About Mandalay Resources Corporation:
Mandalay is a Canadian-based natural resource company with producing assets in Australia and Sweden, and care and maintenance and development projects in Chile. The Company is focused on growing production at its gold and antimony operation in Australia, and gold production from its operation in Sweden to generate near term cash flow.

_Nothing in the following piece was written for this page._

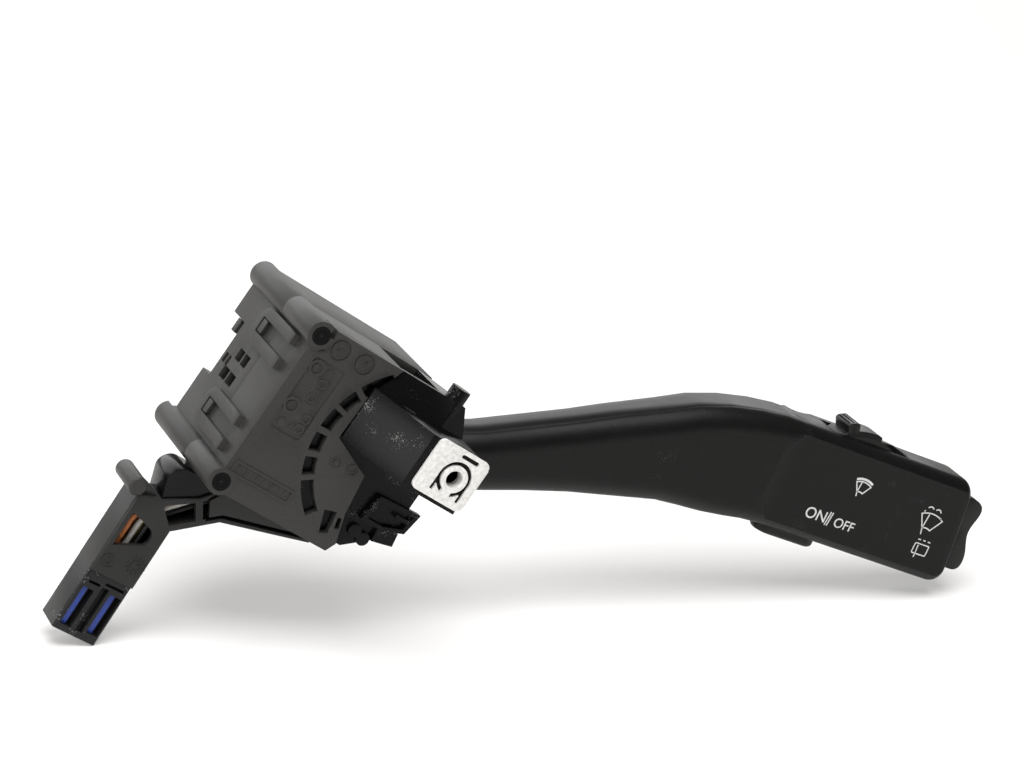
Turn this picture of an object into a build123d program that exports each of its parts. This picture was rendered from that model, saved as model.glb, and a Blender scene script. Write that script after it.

This news release may contain "forward-looking statements" within the meaning of applicable securities laws. Readers are cautioned not to place undue reliance on forward-looking statements. Actual results and developments may differ materially from those contemplated by these statements. There can be no assurance that Mandalay will be able to continue to operate as a going concern even with the completion of the Financing and satisfaction of the Escrow Release Conditions. The factors identified above are not intended to represent a complete list of the factors that could affect Mandalay. A description of additional risks that could result in actual results and developments differing from those contemplated by forward-looking statements in this news release can be found under the heading "Risk Factors" in Mandalay's annual information form dated March 29, 2018, a copy of which is available under Mandalay's profile at www.sedar.com and in the prospectus supplement filed on February 12, 2019 by Mandalay pursuant to its (final) short form base shelf prospectus dated February 12, 2018 in connection with the Public Offering. Although Mandalay has attempted to identify important factors that could cause actual actions, events or results to differ materially from those described in forward-looking statements, there may be other factors that cause actions, events or results not to be as anticipated, estimated or intended. There can be no assurance that forward-looking statements will prove to be accurate, as actual results and future events could differ materially from those anticipated in such statements. Accordingly, readers should not place undue reliance on forward looking statements.